Few-Shot Keyword Spotting from Mixed Speech
Junming Yuan, Ying Shi, LanTian Li, Dong Wang, Askar Hamdulla
TL;DR
This work tackles few-shot keyword spotting in mixed speech, where multiple keywords may co-occur, by applying Mix-training (MT) in pre-training and/or fine-tuning. MT uses $k$-hot labels and energy-unbiased mixing to reflect the superposition of speech signals, and is evaluated alongside traditional clean training and Mixup, as well as large SSL baselines HuBert and Wav2Vec 2.0. Experiments on LibriSpeech_960 and Google Speech Command v2 show MT substantially improves performance in mixed-speech conditions, with HuBert+MT delivering universally strong results.
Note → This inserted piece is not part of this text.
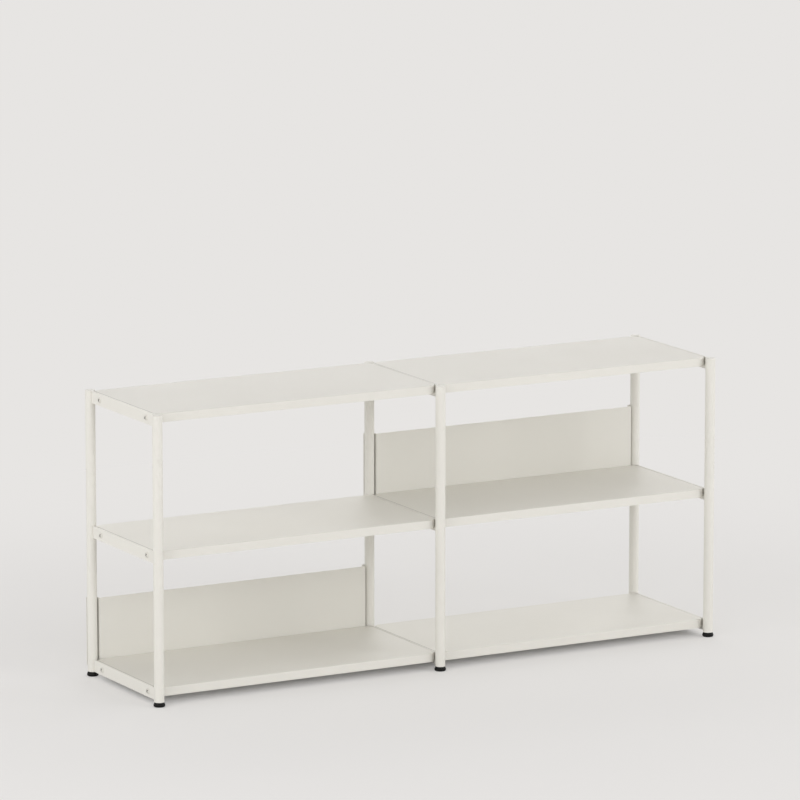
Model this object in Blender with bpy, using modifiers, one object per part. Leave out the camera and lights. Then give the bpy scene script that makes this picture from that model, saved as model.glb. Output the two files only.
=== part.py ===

The findings suggest MT is a key technique for robust few-shot KWS in realistic, multi-speaker scenarios, and that combining MT with large SSL models yields the best practical performance; future work includes scaling MT pre-training and integrating MT with self-supervised learning.
Abstract
Few-shot keyword spotting (KWS) aims to detect unknown keywords with limited training samples. A commonly used approach is the pre-training and fine-tuning framework. While effective in clean conditions, this approach struggles with mixed keyword spotting -- simultaneously detecting multiple keywords blended in an utterance, which is crucial in real-world applications. Previous research has proposed a Mix-Training (MT) approach to solve the problem, however, it has never been tested in the few-shot scenario. In this paper, we investigate the possibility of using MT and other relevant methods to solve the two practical challenges together: few-shot and mixed speech. Experiments conducted on the LibriSpeech and Google Speech Command corpora demonstrate that MT is highly effective on this task when employed in either the pre-training phase or the fine-tuning phase. Moreover, combining SSL-based large-scale pre-training (HuBert) and MT fine-tuning yields very strong results in all the test conditions.